[start PROVIDED DATA]

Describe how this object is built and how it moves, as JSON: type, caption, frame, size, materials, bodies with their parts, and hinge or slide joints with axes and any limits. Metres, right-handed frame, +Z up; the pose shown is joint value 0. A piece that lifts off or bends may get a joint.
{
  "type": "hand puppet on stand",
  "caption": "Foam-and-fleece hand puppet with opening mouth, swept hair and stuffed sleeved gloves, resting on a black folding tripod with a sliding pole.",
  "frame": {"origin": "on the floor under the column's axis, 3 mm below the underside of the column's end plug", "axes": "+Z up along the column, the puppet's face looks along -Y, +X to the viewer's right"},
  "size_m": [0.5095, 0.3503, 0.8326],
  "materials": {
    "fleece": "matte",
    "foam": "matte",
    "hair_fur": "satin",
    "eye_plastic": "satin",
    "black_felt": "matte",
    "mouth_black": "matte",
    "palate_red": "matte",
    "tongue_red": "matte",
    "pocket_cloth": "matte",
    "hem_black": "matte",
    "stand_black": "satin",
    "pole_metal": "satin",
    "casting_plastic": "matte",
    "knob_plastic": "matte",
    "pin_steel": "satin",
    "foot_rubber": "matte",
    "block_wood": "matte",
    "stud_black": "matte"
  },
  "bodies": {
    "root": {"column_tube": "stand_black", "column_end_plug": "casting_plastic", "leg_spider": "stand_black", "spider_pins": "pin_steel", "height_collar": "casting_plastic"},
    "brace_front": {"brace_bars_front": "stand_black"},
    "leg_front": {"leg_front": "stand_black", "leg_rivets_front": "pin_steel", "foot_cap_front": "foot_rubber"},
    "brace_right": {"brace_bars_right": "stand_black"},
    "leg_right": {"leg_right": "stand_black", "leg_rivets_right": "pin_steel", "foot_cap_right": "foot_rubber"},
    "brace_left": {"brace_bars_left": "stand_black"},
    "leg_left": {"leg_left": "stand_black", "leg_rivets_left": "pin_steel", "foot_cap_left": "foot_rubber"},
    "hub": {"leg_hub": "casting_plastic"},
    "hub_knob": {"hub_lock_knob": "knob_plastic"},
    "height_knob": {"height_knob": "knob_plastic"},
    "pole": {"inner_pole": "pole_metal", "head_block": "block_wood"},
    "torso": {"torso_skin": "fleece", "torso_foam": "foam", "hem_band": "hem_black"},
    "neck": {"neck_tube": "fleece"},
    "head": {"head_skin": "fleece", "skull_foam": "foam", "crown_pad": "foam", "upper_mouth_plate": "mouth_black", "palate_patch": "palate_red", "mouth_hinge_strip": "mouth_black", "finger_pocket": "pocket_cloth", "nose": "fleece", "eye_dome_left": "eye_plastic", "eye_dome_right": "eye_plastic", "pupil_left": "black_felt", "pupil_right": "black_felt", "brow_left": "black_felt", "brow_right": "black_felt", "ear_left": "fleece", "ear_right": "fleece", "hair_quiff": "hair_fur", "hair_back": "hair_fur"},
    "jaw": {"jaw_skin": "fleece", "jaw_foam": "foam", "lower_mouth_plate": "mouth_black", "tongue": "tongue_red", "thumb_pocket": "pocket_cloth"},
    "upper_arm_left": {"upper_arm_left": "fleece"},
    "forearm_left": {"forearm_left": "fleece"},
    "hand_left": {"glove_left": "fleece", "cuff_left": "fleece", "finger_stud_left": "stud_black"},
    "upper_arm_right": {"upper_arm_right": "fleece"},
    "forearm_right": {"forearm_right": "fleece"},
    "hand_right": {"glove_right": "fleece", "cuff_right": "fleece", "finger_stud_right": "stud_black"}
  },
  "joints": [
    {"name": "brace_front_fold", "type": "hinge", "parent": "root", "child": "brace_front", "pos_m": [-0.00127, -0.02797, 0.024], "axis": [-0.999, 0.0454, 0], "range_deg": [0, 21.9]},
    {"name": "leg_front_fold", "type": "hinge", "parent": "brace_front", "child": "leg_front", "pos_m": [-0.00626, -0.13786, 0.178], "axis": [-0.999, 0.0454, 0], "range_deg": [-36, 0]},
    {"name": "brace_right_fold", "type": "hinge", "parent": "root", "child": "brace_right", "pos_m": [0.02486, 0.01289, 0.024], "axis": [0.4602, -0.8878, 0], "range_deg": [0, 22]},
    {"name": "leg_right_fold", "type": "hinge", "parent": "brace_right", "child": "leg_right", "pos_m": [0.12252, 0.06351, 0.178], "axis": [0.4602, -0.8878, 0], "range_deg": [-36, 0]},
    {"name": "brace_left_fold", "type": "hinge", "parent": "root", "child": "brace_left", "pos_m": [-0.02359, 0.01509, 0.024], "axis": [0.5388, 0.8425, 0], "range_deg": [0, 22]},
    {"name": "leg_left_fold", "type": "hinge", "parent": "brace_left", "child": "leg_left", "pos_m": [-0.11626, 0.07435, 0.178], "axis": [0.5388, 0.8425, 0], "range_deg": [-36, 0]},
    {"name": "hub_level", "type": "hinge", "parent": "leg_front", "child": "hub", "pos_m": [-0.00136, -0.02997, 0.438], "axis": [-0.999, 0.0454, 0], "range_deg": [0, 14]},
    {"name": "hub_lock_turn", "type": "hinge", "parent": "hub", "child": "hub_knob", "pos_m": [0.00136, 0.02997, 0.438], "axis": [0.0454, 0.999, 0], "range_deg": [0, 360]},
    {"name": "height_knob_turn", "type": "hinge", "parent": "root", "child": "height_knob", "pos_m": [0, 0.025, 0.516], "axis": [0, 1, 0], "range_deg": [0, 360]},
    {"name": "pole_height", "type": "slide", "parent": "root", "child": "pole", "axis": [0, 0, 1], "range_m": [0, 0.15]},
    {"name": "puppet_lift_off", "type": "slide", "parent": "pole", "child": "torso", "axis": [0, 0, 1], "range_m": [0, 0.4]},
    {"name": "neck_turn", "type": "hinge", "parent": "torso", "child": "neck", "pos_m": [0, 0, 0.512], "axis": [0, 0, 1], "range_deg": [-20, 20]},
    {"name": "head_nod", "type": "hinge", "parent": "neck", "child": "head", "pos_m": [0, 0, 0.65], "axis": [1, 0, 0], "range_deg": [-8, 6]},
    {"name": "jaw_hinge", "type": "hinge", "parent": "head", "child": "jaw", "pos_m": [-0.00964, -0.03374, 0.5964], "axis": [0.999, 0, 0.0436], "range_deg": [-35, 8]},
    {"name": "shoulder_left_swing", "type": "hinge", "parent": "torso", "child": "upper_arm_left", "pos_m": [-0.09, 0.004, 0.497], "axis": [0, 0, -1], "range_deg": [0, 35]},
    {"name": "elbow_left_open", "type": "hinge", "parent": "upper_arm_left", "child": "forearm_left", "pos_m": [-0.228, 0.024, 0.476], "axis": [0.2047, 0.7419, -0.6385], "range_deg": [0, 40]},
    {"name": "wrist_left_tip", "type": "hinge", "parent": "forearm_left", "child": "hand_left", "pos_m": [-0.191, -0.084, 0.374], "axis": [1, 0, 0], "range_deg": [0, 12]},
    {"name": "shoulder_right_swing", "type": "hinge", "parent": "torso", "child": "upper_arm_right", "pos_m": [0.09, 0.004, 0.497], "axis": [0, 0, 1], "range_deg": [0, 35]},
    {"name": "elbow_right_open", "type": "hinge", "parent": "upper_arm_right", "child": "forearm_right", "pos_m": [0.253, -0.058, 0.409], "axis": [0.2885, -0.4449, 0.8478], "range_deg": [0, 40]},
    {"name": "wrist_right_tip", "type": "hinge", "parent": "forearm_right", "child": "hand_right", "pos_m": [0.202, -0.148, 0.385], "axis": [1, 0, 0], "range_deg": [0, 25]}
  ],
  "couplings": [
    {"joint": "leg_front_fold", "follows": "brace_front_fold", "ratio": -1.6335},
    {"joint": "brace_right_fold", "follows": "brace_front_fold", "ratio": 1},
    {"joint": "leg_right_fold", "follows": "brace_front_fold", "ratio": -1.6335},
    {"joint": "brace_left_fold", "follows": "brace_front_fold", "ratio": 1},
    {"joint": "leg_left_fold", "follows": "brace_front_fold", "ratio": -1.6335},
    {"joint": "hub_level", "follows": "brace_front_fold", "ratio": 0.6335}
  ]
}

[end PROVIDED DATA]
[start PROVIDED DATA]

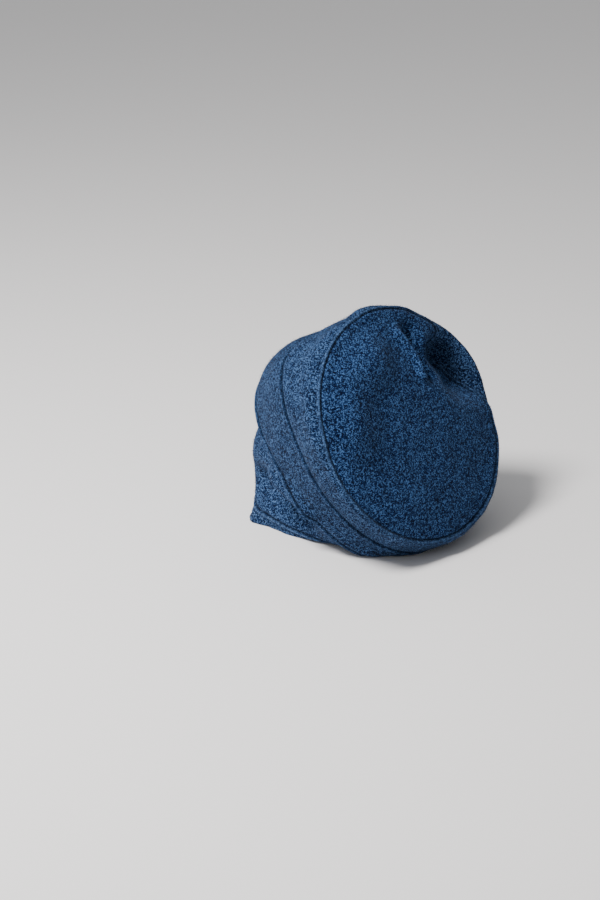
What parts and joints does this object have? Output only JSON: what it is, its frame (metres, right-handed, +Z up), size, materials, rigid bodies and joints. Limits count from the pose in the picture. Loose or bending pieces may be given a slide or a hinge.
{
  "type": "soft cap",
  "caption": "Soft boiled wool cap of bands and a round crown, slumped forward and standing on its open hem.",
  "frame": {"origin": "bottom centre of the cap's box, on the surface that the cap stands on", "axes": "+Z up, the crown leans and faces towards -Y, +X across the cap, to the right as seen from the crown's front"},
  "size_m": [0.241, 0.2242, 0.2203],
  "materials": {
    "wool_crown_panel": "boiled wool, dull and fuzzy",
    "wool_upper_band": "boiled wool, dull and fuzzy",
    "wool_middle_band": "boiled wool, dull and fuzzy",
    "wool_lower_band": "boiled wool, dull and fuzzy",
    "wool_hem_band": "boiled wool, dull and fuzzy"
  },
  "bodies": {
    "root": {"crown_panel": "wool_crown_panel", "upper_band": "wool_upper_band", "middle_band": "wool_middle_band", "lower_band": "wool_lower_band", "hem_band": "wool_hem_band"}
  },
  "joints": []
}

[end PROVIDED DATA]

__TO DO__: Out of the preceding entries, pull every line containing the string "with".

__EXERCISE SOLUTION__:
Describe how this object is built and how it moves, as JSON: type, caption, frame, size, materials, bodies with their parts, and hinge or slide joints with axes and any limits. Metres, right-handed frame, +Z up; the pose shown is joint value 0. A piece that lifts off or bends may get a joint.
  "caption": "Foam-and-fleece hand puppet with opening mouth, swept hair and stuffed sleeved gloves, resting on a black folding tripod with a sliding pole.",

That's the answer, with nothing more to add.